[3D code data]
##########
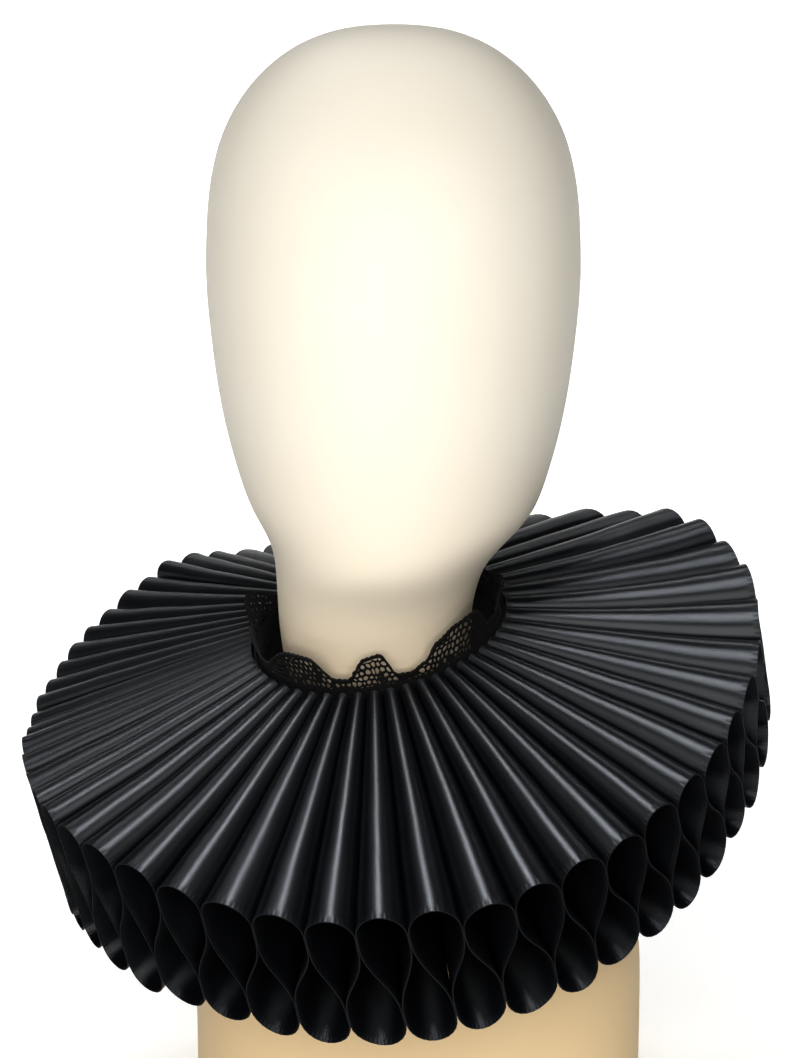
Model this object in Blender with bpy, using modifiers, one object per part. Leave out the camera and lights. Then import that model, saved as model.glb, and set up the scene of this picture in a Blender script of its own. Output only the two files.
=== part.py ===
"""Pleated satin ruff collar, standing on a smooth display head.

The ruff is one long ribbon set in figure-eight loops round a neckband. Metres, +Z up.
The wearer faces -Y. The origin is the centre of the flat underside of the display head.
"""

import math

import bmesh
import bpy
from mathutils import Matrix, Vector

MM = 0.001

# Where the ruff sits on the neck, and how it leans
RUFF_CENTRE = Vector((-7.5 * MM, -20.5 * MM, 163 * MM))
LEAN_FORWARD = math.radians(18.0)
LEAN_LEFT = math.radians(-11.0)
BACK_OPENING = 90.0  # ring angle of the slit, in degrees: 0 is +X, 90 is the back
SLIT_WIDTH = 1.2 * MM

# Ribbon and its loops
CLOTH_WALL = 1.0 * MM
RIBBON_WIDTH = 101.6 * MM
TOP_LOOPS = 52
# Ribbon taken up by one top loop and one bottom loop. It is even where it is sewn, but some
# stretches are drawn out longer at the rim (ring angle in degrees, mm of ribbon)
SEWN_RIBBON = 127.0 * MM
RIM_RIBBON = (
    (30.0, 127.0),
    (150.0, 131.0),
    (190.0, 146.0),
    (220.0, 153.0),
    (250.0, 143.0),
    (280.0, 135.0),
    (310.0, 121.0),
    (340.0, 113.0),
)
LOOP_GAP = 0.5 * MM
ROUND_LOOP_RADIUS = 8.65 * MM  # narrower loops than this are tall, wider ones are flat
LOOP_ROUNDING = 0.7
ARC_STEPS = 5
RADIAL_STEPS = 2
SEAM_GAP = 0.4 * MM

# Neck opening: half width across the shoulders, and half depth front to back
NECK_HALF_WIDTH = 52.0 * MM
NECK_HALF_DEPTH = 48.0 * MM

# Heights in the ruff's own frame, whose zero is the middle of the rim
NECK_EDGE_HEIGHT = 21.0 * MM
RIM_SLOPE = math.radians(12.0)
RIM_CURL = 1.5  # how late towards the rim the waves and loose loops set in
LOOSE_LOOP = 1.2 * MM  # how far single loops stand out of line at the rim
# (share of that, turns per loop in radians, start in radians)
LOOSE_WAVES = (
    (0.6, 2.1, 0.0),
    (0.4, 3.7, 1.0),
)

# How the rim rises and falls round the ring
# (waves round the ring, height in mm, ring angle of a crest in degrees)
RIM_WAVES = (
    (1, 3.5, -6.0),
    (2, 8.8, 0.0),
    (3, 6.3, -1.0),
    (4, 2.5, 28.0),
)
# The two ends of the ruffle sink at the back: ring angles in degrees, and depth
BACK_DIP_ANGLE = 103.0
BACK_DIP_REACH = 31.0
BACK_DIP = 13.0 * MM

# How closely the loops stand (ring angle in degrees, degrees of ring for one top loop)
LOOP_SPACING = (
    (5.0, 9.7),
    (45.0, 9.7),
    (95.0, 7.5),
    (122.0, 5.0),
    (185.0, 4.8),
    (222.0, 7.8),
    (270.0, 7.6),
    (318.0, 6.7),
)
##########
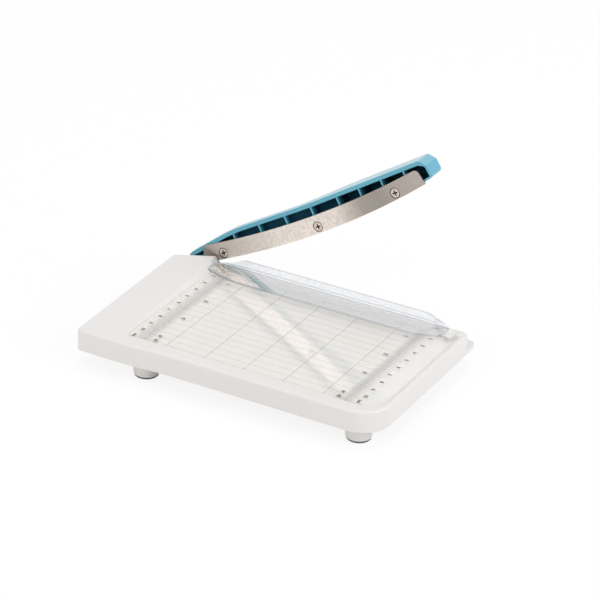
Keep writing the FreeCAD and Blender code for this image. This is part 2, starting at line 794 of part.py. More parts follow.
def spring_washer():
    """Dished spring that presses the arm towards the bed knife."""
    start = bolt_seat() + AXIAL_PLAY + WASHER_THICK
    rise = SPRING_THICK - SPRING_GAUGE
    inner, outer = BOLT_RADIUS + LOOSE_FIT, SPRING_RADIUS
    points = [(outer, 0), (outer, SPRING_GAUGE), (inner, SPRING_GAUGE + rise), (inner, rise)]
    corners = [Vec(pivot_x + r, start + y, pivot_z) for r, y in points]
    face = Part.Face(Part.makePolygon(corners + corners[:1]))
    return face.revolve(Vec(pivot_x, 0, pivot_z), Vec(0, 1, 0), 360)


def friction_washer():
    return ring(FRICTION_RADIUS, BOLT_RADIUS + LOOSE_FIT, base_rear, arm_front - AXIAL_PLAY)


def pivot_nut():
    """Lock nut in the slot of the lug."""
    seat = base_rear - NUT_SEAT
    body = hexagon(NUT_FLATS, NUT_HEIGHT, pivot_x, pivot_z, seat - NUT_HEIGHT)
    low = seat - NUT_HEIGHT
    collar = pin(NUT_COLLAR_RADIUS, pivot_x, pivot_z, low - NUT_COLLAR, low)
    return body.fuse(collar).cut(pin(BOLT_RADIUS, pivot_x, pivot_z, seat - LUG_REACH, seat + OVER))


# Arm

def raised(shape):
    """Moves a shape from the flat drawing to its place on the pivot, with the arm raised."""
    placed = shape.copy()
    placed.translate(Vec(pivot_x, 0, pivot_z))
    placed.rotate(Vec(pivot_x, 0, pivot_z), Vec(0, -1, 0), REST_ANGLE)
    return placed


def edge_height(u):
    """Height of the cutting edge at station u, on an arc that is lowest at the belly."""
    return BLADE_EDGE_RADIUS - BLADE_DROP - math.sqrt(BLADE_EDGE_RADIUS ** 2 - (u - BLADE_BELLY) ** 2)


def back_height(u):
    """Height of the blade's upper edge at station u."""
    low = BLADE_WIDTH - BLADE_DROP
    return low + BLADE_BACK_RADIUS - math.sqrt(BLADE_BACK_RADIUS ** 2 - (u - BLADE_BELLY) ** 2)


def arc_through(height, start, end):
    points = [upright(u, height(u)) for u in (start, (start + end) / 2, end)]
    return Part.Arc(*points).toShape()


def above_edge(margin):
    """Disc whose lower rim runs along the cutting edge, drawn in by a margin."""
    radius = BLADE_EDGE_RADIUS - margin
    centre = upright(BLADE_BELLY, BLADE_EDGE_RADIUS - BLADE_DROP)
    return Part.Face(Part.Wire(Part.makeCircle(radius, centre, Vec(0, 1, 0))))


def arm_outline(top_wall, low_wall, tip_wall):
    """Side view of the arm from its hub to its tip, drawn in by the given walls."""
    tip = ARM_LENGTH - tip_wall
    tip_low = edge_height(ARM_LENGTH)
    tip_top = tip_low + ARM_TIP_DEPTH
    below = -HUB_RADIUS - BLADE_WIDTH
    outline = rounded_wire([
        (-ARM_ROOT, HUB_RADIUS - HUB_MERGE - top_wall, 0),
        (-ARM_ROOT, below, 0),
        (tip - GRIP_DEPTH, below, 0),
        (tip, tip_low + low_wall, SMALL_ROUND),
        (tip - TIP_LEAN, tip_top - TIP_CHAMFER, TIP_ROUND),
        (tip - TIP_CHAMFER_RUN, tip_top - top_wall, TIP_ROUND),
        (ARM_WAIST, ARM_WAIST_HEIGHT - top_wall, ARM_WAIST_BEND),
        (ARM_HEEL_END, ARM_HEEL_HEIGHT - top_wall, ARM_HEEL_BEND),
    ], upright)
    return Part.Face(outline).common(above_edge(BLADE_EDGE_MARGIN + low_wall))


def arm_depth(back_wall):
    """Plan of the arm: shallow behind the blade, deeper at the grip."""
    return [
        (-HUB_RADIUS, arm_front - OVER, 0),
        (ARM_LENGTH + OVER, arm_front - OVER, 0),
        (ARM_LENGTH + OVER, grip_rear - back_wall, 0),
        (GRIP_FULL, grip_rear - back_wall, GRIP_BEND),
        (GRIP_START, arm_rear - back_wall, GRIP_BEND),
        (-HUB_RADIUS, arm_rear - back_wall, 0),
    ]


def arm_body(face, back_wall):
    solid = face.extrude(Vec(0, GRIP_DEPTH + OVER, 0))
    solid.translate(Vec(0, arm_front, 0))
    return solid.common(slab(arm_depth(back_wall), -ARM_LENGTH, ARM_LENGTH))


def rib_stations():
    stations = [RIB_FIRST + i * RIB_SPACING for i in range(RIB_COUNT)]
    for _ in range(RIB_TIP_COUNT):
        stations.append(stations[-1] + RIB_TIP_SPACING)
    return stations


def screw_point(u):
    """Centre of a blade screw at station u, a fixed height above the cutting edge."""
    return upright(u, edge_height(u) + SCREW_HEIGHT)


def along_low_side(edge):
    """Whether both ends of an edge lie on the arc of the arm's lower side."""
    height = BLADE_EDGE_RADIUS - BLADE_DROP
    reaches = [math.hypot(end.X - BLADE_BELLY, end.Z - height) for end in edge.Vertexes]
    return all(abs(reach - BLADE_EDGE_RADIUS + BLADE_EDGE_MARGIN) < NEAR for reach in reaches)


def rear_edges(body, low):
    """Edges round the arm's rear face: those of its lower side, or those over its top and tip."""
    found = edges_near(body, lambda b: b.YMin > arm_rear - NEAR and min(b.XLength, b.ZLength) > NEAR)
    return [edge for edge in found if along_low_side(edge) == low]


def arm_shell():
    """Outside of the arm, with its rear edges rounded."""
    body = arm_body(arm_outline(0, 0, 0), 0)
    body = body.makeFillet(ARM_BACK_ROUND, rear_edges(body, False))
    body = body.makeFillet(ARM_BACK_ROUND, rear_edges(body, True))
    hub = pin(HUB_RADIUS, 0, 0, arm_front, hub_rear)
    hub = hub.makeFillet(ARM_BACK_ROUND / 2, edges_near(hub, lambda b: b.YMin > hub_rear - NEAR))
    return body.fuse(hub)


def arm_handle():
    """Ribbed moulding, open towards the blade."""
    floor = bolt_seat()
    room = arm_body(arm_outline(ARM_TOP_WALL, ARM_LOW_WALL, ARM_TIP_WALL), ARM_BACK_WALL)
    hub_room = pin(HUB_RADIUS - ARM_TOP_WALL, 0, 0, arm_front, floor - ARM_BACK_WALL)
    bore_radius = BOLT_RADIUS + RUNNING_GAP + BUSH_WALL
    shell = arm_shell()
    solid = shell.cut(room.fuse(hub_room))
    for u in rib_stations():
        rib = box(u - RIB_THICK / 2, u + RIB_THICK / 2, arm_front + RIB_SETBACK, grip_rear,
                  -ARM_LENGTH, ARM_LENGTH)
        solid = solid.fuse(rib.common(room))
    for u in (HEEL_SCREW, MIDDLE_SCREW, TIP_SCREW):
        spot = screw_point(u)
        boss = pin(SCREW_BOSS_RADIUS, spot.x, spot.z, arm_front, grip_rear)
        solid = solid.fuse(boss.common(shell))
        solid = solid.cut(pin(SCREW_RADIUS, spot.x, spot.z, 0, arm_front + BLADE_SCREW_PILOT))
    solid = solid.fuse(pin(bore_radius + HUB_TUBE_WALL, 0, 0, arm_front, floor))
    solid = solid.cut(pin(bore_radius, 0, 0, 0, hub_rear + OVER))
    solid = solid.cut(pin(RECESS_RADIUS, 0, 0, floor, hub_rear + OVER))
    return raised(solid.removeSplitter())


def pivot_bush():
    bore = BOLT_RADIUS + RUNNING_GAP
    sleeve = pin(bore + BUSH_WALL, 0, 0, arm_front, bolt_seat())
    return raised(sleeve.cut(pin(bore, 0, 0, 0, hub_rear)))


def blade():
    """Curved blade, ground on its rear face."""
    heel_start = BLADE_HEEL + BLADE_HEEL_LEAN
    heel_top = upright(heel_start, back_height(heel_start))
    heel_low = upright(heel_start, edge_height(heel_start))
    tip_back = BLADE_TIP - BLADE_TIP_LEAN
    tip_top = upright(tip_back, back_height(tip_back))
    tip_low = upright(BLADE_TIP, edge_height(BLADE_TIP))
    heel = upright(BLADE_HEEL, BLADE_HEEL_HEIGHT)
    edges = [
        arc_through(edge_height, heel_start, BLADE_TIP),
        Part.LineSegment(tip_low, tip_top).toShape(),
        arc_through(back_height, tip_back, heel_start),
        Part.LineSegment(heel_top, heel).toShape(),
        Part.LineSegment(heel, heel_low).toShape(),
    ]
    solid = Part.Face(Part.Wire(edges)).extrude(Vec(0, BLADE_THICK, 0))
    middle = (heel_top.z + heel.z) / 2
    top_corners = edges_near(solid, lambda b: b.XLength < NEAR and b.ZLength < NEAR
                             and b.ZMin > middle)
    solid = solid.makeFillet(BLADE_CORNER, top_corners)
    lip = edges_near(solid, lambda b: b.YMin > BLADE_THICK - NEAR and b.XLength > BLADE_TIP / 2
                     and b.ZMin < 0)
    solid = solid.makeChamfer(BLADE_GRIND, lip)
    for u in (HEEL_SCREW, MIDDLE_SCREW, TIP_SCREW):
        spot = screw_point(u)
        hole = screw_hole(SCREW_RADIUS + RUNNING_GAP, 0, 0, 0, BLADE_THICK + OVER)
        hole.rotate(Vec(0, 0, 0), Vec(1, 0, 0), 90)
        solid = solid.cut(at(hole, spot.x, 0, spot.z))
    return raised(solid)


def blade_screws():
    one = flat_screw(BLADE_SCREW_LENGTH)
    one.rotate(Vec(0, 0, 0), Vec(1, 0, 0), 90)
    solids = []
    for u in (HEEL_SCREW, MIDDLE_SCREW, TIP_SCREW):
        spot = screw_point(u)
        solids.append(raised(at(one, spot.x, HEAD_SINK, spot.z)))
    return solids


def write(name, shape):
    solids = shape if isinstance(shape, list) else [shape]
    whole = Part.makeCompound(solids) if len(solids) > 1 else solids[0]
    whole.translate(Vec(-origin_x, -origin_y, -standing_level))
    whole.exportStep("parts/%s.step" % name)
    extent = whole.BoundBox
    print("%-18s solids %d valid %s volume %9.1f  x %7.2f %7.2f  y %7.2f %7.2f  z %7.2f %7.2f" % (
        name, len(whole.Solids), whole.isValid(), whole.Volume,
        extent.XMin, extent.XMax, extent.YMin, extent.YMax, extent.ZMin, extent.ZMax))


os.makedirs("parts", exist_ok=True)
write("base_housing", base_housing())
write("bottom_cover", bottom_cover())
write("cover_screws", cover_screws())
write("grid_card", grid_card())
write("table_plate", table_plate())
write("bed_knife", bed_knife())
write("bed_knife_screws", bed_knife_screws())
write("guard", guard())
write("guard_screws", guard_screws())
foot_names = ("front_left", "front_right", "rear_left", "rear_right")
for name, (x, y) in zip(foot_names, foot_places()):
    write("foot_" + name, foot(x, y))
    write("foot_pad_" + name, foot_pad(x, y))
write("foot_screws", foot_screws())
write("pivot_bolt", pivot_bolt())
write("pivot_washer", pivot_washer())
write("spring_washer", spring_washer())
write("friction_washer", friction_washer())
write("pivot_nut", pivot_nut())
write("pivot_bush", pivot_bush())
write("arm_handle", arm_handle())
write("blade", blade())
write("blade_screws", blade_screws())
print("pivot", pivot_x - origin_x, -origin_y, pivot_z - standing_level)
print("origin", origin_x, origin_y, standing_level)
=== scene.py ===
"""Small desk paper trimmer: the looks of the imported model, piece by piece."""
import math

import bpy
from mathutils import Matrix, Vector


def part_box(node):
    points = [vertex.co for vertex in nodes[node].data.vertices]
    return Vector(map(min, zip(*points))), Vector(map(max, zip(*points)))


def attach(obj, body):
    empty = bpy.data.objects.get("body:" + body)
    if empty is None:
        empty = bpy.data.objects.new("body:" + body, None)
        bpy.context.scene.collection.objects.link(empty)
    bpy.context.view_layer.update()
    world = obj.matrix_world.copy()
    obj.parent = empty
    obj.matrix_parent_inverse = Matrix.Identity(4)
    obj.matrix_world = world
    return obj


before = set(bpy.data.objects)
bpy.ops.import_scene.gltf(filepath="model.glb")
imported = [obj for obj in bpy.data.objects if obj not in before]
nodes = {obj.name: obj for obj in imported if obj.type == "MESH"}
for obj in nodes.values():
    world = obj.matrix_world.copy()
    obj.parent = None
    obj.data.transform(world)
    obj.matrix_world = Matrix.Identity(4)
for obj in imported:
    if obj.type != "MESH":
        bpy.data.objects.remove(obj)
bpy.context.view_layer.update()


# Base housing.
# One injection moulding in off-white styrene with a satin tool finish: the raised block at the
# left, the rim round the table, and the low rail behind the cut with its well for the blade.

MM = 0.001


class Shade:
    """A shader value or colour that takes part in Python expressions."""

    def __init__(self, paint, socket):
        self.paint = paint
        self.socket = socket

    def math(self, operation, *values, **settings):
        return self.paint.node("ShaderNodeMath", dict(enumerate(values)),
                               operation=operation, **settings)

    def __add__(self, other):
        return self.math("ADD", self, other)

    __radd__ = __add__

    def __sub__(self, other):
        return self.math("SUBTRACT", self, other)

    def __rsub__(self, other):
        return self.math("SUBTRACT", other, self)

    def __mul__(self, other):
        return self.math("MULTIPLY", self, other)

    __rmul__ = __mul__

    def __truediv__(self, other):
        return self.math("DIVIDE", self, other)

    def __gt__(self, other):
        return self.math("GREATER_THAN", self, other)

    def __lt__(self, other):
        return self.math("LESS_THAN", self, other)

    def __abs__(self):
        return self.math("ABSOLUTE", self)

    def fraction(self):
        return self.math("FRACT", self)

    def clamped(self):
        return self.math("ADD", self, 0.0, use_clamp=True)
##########
Return the lines from the line with "Model this object" through the line with "smooth display head.", inclusive, exactly as they stand, and nothing else.

* The reply *
Model this object in Blender with bpy, using modifiers, one object per part. Leave out the camera and lights. Then import that model, saved as model.glb, and set up the scene of this picture in a Blender script of its own. Output only the two files.
=== part.py ===
"""Pleated satin ruff collar, standing on a smooth display head.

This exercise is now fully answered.